The Pharisees’ question suggests that this original purpose was difficult to sustain. They ask about severing the ties that bind a man and a woman. How can this one flesh be separated? Jesus says that the practice deriving from Moses was a response to their ‘hardness of heart.’ He uses a word which comes into English as ‘sclerosis’. When we become sclerotic we become less flexible, less supple, less accommodating. Life becomes narrower for us. Jesus says that Moses was responding to this increasing sclerotic pathology which affects not only the life of individuals but also their social and religious life. What Moses devised was a temporary remedy. He could not heal the original wound but found a way to limit its negative effects. It was an expedient.

Jesus is not interested in finding expedients. His mission is to heal the original wound suffered in the garden by that first couple. His is a mission of restoration and elevation. He comes to heal and to raise us. A consequence of original sin was the fracture in the relationship between God and humanity. It resulted also in the damaged relationship between man and woman. When challenged about his disobedience, Adam’s first reaction is to accuse his wife. He refuses to accept responsibility. He denies the relationship which exists between them, blaming God for giving her to him in the first place. The Lord then turns to Eve and says ‘your husband shall reign over you.’ The break in the bond of unity which results in the gender wars begins in the garden. Jesus says this is not how it was meant to be.

The restoration of creation, as St Mark shows us in this part of his Gospel, involves the healing of relationships; the fundamental relationship of husband and wife and also the proper treatment of children as the blessed fruitfulness of their union. Moses’ treatment of marital difficulties contained, but did not heal, the fracture resulting from the original sin. This policy of containment came at the cost of perpetuating the dislocation in the relationships between men and women, with the ones lording it over the others. It kept a certain kind of peace between genders, but only the kind that comes by way of subordination and subjection.

This is why Jesus broadens the meaning of adultery. Jewish Law defined adultery in such a way as to make it more applicable to women than to men. A man could commit adultery against another married man by seducing his wife, and a wife could commit adultery against her husband by infidelity, but a husband could not commit adultery against his wife. Jesus may seem very exacting in extending and developing the meaning of adultery, but it is largely with the intent of making it so that men and women are treated more equally. Jesus is elevating the status of the woman to the same dignity as her husband and puts the man under the same obligation of fidelity as his wife. They are two in one flesh, each bound to the same form of life. This is how it was meant to be. What had unfolded instead was a consequence of the selfishness and urge to power and independence which were the source of the original struggles in the garden. We continue to see those play out wherever marriages get into difficulties.

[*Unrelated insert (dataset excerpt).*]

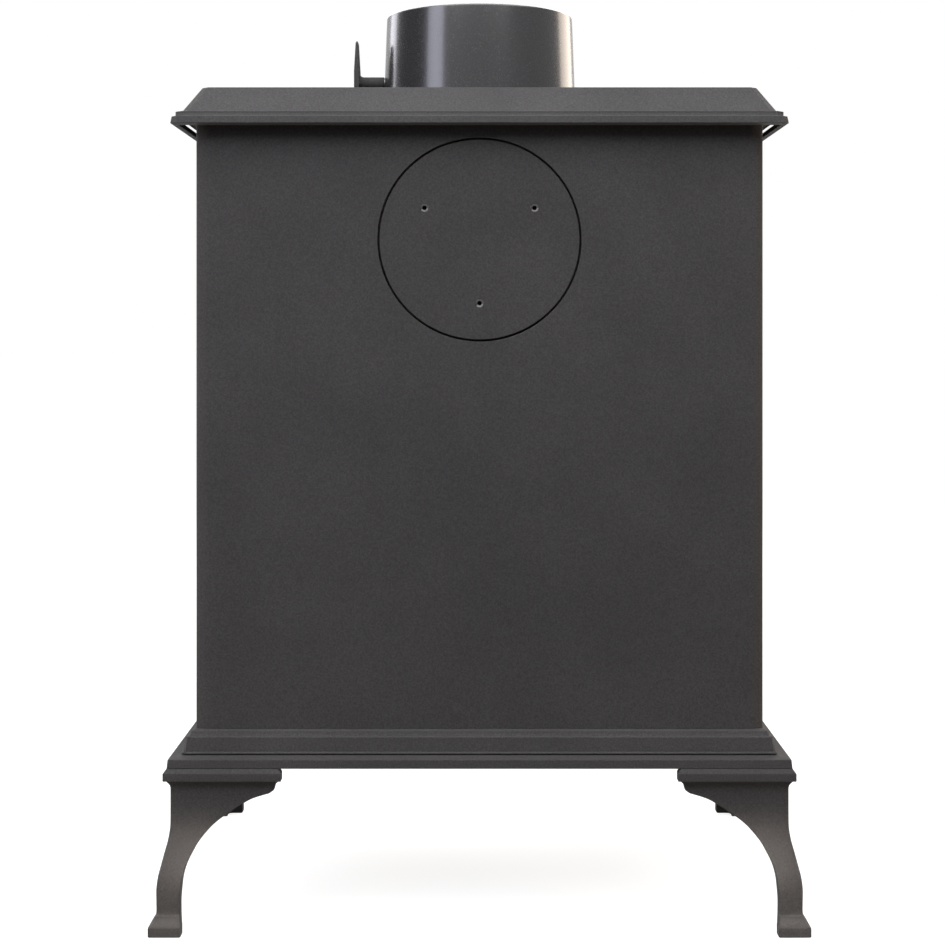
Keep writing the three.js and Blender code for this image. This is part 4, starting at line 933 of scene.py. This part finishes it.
def make_handle():
    hub, length, bore = LATCH["hub"], LATCH["hub_length"], 5.3
    end = length - 2.6
    boss = [(bore, 0), (hub - 0.8, 0), (hub, 0.7), (hub, length - 2.4), (hub - 0.7, length - 1.2),
            (hub - 2.4, length - 0.3), (3.6, length), (3.1, length), (2.9, length - 0.5), (0, length - 0.6),
            (0, end), (bore, end)]
    across = LATCH["x"]
    made = turned("turned_door_handle", STEEL, boss, 64, (across, LATCH["hub_back"], LATCH["z"]), "-Y")
    front = LATCH["hub_back"] - length
    back = front + LATCH["arm"]
    arm = []
    for z, half, rise in ((358.3, 5.0, 0.6), (358.9, 5.5, 0), (370, 4.7, 0), (382, 4.9, 0), (391, 6.4, 0.1),
                          (396, 7.6, 0.3)):
        arm.append([(across + x, y, z) for x, y in rounded(half, front + rise, back - rise, 1.6, 3)])
    shape = smoothed([(0.4, 5.5), (3, 5.35), (7, 6.3), (12, 7.7), (18, 7.95), (25, 7.8), (32, 6.9), (38, 5.7),
                      (40.6, 4.7), (41.7, 2.6)], 9)
    grip = [(0, 0), (5.1, 0)] + [(radius, height) for height, radius in shape] + [(0, GRIP["length"])]
    hanging = revolve("handle_grip", grip, 64, (across, GRIP["y"], GRIP["top"]), "-Z", grip_groove)
    carved(made, [skin("handle_arm", arm), hanging], "UNION")
    carry(shade(made, 42), "door_handle")


make_handle()


# Air wheel with scalloped rim, raised edge and hub, turning on a slotted stud
WHEEL = {"radius": 25, "thickness": 6, "hub": 7, "hub_length": 12, "bore": 3.3,
         "scallop": 6, "scallop_at": 28, "hole": 3.6, "hole_at": 15}


def ring_of(count, radius, start=0.0):
    angles = [start + i * 4 * QUARTER / count for i in range(count)]
    return [(radius * math.cos(angle), radius * math.sin(angle)) for angle in angles]


def make_air_wheel():
    radius, rise, hub, length = WHEEL["radius"], WHEEL["thickness"], WHEEL["hub"], WHEEL["hub_length"]
    bore, back = WHEEL["bore"], DRAWER_FACE - 0.3
    profile = [(bore, 0.3), (bore + 0.3, 0), (radius - 0.6, 0), (radius, 0.6), (radius, rise - 0.8),
               (radius - 0.8, rise), (21.6, rise), (20.7, rise - 1.1), (hub + 2.2, rise - 1.1),
               (hub + 0.5, rise - 0.5), (hub, rise + 0.8), (hub, length - 0.9), (hub - 0.9, length),
               (bore + 0.4, length), (bore, length - 0.4)]
    made = turned("scalloped_air_wheel", STEEL, profile, 144, (0, back, WHEEL_HEIGHT), "-Y")
    scallop, hole = WHEEL["scallop"], WHEEL["hole"]
    bite = [(0, -1), (scallop + 0.6, -1), (scallop + 0.6, 0), (scallop, 0.7), (scallop, rise - 0.7),
            (scallop + 0.6, rise + 0.1), (scallop + 0.6, rise + 1), (0, rise + 1)]
    drill = [(0, -1), (hole, -1), (hole, rise - 1.6), (hole + 0.5, rise - 1), (hole + 0.5, rise + 1),
             (0, rise + 1)]
    tools = []
    for name, shape, sides, places in (("scallop", bite, 48, ring_of(6, WHEEL["scallop_at"], QUARTER / 3)),
                                       ("air_hole", drill, 32, ring_of(6, WHEEL["hole_at"]))):
        tools += [revolve(name, shape, sides, (x, back, WHEEL_HEIGHT + z), "-Y") for x, z in places]
    carry(shade(carved(made, tools), 38), "air_wheel")


def make_wheel_stud():
    profile = [(0, 0), (1.6, 0.02), (3.2, 0.35), (4.4, 1.1), (5, 2.2), (5, 2.8), (4.8, 3), (3, 3), (3, 22.7),
               (2.5, 23.3), (0, 23.3)]
    stud = turned("slotted_stud", STEEL, profile, 48, (0, -178.9, WHEEL_HEIGHT), "Y")
    slot = [[(x, y, WHEEL_HEIGHT + z) for x, z in ((-6, -0.6), (6, -0.6), (6, 0.6), (-6, 0.6))]
            for y in (-180, -177.6)]
    carry(shade(carved(stud, [skin("stud_slot", slot)]), 42), "air_wheel_stud")


make_air_wheel()
make_wheel_stud()


# Door seal: glass-fibre rope, eight strands braided over a core, round the back of the door
ROPE_RING = {"half_width": 157, "bottom": 250.3, "top": 552.3, "y": -158.8, "corner": 11}


def braid_tree():
    """Strands that wind both ways round a closed path, over and under each other, on a plain core."""
    sizes = ("Core Radius", "Strand Radius", "Wave", "Turns", "Strands", "Count")
    tree, given = new_tree("braided_rope", sizes)
    path = result(tree, "GeometryNodeMeshToCurve", {0: given["Geometry"]})
    fine = result(tree, "GeometryNodeResampleCurve", {"Curve": path, "Count": given["Count"]})
    copies = node(tree, "GeometryNodeDuplicateElements",
                  {"Geometry": fine, "Amount": given["Strands"]}, domain="SPLINE").outputs
    which = copies["Duplicate Index"]
    parity = maths(tree, "MODULO", which, 2.0)
    hand = maths(tree, "MULTIPLY_ADD", parity, -2.0, 1.0)
    pair = maths(tree, "SUBTRACT", which, parity)
    start = maths(tree, "MULTIPLY", pair, maths(tree, "DIVIDE", 4 * QUARTER, given["Strands"]))
    along = node(tree, "GeometryNodeSplineParameter").outputs["Factor"]
    wound = maths(tree, "MULTIPLY", maths(tree, "MULTIPLY", along, given["Turns"]), 4 * QUARTER)
    angle = maths(tree, "MULTIPLY_ADD", wound, hand, start)
    beat = maths(tree, "MULTIPLY", wound, maths(tree, "DIVIDE", given["Strands"], 2.0))
    lift = maths(tree, "MULTIPLY", maths(tree, "COSINE", beat), hand)
    reach = maths(tree, "MULTIPLY_ADD", lift, given["Wave"], given["Core Radius"])
    forward = result(tree, "GeometryNodeInputTangent")
    side = vectors(tree, "CROSS_PRODUCT", {0: forward, 1: (0, 1, 0)})
    flat = vectors(tree, "SCALE", {0: side, "Scale": maths(tree, "COSINE", angle)})
    depth = result(tree, "ShaderNodeCombineXYZ", {"Y": maths(tree, "SINE", angle)})
    offset = vectors(tree, "SCALE", {0: vectors(tree, "ADD", {0: flat, 1: depth}), "Scale": reach})
    laid = result(tree, "GeometryNodeSetPosition", {"Geometry": copies[0], "Offset": offset})
    tubes = []
    for line, sides, radius in ((laid, 6, "Strand Radius"), (path, 12, "Core Radius")):
        ring = result(tree, "GeometryNodeCurvePrimitiveCircle",
                      {"Resolution": sides, "Radius": given[radius]})
        tubes.append(result(tree, "GeometryNodeCurveToMesh", {"Curve": line, "Profile Curve": ring}))
    return end_tree(tree, joined(tree, *tubes), given["Finish"], False)


def make_rope():
    path = rounded(ROPE_RING["half_width"], ROPE_RING["bottom"], ROPE_RING["top"], ROPE_RING["corner"], 8)
    places = [(x, ROPE_RING["y"], z) for x, z in path]
    edges = [(i, (i + 1) % len(places)) for i in range(len(places))]
    rope = grown("braided_door_rope", in_metres(places), edges, braid_tree(), ROPE, core_radius=2.2 * MM,
                 strand_radius=0.98 * MM, wave=0.32 * MM, turns=60, strands=8, count=1440)
    rope.data.polygons.foreach_set("use_smooth", [True] * len(rope.data.polygons))
    carry(rope, "door_rope_seal")


make_rope()


# Fastenings and shafts, turned from steel bar
def make_shaft(name, node_name, profile, middle, axis):
    finish = FINISH_BY_SLOT[SLOT_OF[node_name]]
    carry(shade(turned(name, finish, profile, 40, middle, axis), 40), node_name)


def make_hinge_pins():
    """Domed head up, shank down through the knuckles, with a rounded end."""
    profile = [(0, 0), (1.8, 0.12), (3.4, 0.55), (4.6, 1.3), (5.2, 2.2), (5.4, 2.8), (5.2, 3), (3.2, 3),
               (3.2, 34.4), (2.6, 35.2), (1.4, 35.6), (0, 35.6)]
    for level, top in (("lower", 330.9), ("upper", 540.9)):
        make_shaft("domed_hinge_pin_" + level, "hinge_pin_" + level, profile, (-180, -165, top), "-Z")


make_hinge_pins()
make_shaft("cross_damper_spindle", "damper_spindle",
           [(0, 0), (2.6, 0), (3.3, 0.7), (3.3, 169.2), (4.2, 169.2), (4.6, 169.6), (4.6, 171.5),
            (4.2, 171.9), (3.3, 171.9), (3.3, 176), (2.9, 176.4), (0, 176.4)],
           (-75, COLLAR["y"], SPINDLE_HEIGHT), "X")


def make_spindle_bush():
    """Painted sleeve over the spindle between collar and lever, flared into the lever."""
    start, length, bore, radius = 77.2, 19.6, 3.4, 4.8
    flare, flare_length = 2.4, 3
    neck = length - flare_length
    profile = [(bore, 0), (radius - 0.5, 0), (radius, 0.5), (radius, neck)]
    profile += [(radius + flare - flare * math.cos(a), neck + flare_length * math.sin(a))
                for a in (QUARTER * k / 5 for k in range(1, 5))]
    profile.append((bore, length))
    bush = turned("painted_spindle_bush", PAINT, profile, 40, (start, COLLAR["y"], SPINDLE_HEIGHT), "X")
    shade(bush, 40)
    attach(bush, "damper")


make_spindle_bush()
make_shaft("round_handle_spindle", "handle_spindle",
           [(0, 0), (4.4, 0), (5, 0.6), (5, 48.7), (4.4, 49.3), (0, 49.3)],
           (LATCH["x"], -187.3, LATCH["z"]), "Y")
make_shaft("long_riddling_rod", "riddling_rod",
           [(0, 0), (2.8, 0), (2.8, 82.2), (2.2, 82.99), (0, 83)], (0, -163, 235.1), "Y")


def thread_tree():
    """Rolled thread round the lower end of a rod, which the tree is run over."""
    tree, given = new_tree("rolled_thread", ("Root Radius", "Crest", "Pitch", "Length", "Start"))
    helix = result(tree, "GeometryNodeCurveSpiral",
                   {"Resolution": 24, "Rotations": maths(tree, "DIVIDE", given["Length"], given["Pitch"]),
                    "Start Radius": given["Root Radius"], "End Radius": given["Root Radius"],
                    "Height": given["Length"]})
    ridge = result(tree, "GeometryNodeCurvePrimitiveCircle", {"Resolution": 4, "Radius": given["Crest"]})
    wound = result(tree, "GeometryNodeCurveToMesh",
                   {"Curve": helix, "Profile Curve": ridge, "Fill Caps": True})
    foot = result(tree, "ShaderNodeCombineXYZ", {"Z": given["Start"]})
    box = node(tree, "GeometryNodeBoundBox", {0: given["Geometry"]}).outputs
    middle = node(tree, "ShaderNodeMix", {0: 0.5, 4: box["Min"], 5: box["Max"]}, data_type="VECTOR")
    axis = vectors(tree, "MULTIPLY", {0: middle.outputs[1], 1: (1, 1, 0)})
    raised = result(tree, "GeometryNodeTransform",
                    {0: wound, "Translation": vectors(tree, "ADD", {0: axis, 1: foot})})
    return end_tree(tree, joined(tree, given["Geometry"], raised), given["Finish"], False)


def make_tie_rods():
    threads = thread_tree()
    length = ROD["top"] - ROD["bottom"]
    across, deep = BODY["half_width"] - ROD["inset"], BODY["half_depth"] - ROD["inset"]
    profile = [(0, 0), (2.8, 0), (3.45, 0.7), (3.45, 22), (4, 23), (4, length - 0.8), (3.2, length),
               (0, length)]
    for i, (x, y) in enumerate(((across, deep), (-across, deep), (-across, -deep), (across, -deep))):
        name = f"tie_rod_{i + 1}"
        rod = shade(turned("threaded_" + name, STEEL, profile, 40, (x, y, ROD["bottom"])), 40)
        run_tree(rod, threads, STEEL, root_radius=3.3 * MM, crest=0.62 * MM, pitch=1.25 * MM, length=19 * MM,
                 start=(ROD["bottom"] + 1.2) * MM)
        carry(rod, name)


make_tie_rods()


def make_collar_bolts():
    """Hexagon heads with a washer face, under the pocket's ceiling."""
    washer = 3.45
    profile = [(0, 0), (3.6, 0), (4.3, 0.45), (4.3, 3.4), (4.6, 3.5), (4.6, 4), (2.6, 4), (2.6, 22.9),
               (2.1, 23.7), (0, 23.7)]

    def hexagon(angle, height):
        return 0.5 - 0.5 * math.cos(6 * angle) if 0 < height < washer else 0

    for i, (x, y) in enumerate(((0, 134.75), (-63.87, 24.13), (63.87, 24.13))):
        name = f"collar_bolt_{i + 1}"
        made = turned("hexagon_" + name, STEEL, profile, 48, (x, y, 626.5), "Z", hexagon)
        carry(shade(made, 30), name)


make_collar_bolts()


# Glass clips: pressed steel, each held by two countersunk screws
def make_glass_clips():
    half_width, half_height, corner = 6, 20, 2.2
    sink = [(0, -3), (1.7, -3), (1.7, -1.3), (2.7, -0.1), (2.7, 1), (0, 1)]
    for i, (hand, z) in enumerate(((-1, 330.3), (1, 330.3), (-1, 474.3), (1, 474.3))):
        name = f"glass_clip_{i + 1}"
        rings = []
        for y, inset in ((-158.7, 0.25), (-158.45, 0), (-157.35, 0), (-157.1, 0.25)):
            reach = half_height - inset
            outline = rounded(half_width - inset, z - reach, z + reach, corner - inset, 4)
            rings.append([(hand * 116 + x, y, up) for x, up in outline])
        clip = piece("pressed_" + name, skin("pressed_" + name, rings), STEEL)
        spots = [(hand * 118.9, -157.1, z + offset) for offset in (-12, 12)]
        carved(clip, [revolve("clip_hole", sink, 28, spot, "Y") for spot in spots])
        carry(shade(clip, 40), name)
        heads = in_metres([(x, y - 0.8, up) for x, y, up in spots])
        screws = grown("screws_" + name, heads, [], SCREWS, STEEL, head_radius=2.5 * MM, head_height=1.3 * MM,
                       socket_radius=1.1 * MM, shank_radius=1.5 * MM, shank_length=6 * MM, turn=QUARTER)
        shade(screws)
        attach(screws, "door")


make_glass_clips()


# Ash pan: folded sheet with rounded corners and a rolled rim
PAN = {"half_width": 126, "front": -155, "rear": 117, "bottom": 155.3, "top": 209.3, "wall": 1.2, "roll": 2.6}


def make_ash_pan():
    def loop(inset, z, corner):
        outline = rounded(PAN["half_width"] - inset, PAN["front"] + inset, PAN["rear"] - inset, corner, 6)
        return [(x, y, z) for x, y in outline]

    roll, wall, top, low = PAN["roll"], PAN["wall"], PAN["top"], PAN["bottom"]
    rows = [loop(roll + 2.5, low, 5), loop(roll + 0.7, low + 0.5, 6.8), loop(roll, low + 2, 7.5),
            loop(roll, top - 2 * roll, 7.5)]
    for k in range(1, 9):
        angle = -QUARTER + k * 3.4 * QUARTER / 8
        reach = roll * math.cos(angle)
        rows.append(loop(roll - reach, top - roll + roll * math.sin(angle), 7.5 + reach))
    rows += [loop(roll + wall, top - roll * 1.9, 6.3), loop(roll + wall, low + 3.2, 6.3),
             loop(roll + wall + 0.8, low + 1.7, 5.5), loop(roll + wall + 2.4, low + wall, 3.9)]
    made = piece("rolled_rim_ash_pan", skin("rolled_rim_ash_pan", rows), SHEET)
    carry(shade(made, 40), "ash_pan")


make_ash_pan()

Jesus does not come to reform but to renew. He’s not commanding a few adjustments in the legal niceties of marriage law. No, he is offering men and women a radical new beginning.

In the beginning, the union of man and woman was seen as God’s last and greatest creative action. God does not give up on what he created. Men and women might, but not God. Jesus is the new beginning who comes to restore the first beauty of the creation, including the human creation. This new form of life is visible in the life of his bride, the Church. Christ, the new Adam, embraces his bride the Church, the new Eve. Damaged beauty receives a new design. They are two in one flesh, the body of Christ. Similarly, with marriage between a man and a woman, what God has joined together man must not separate because nothing can separate us from the love of Christ who came to make all things new.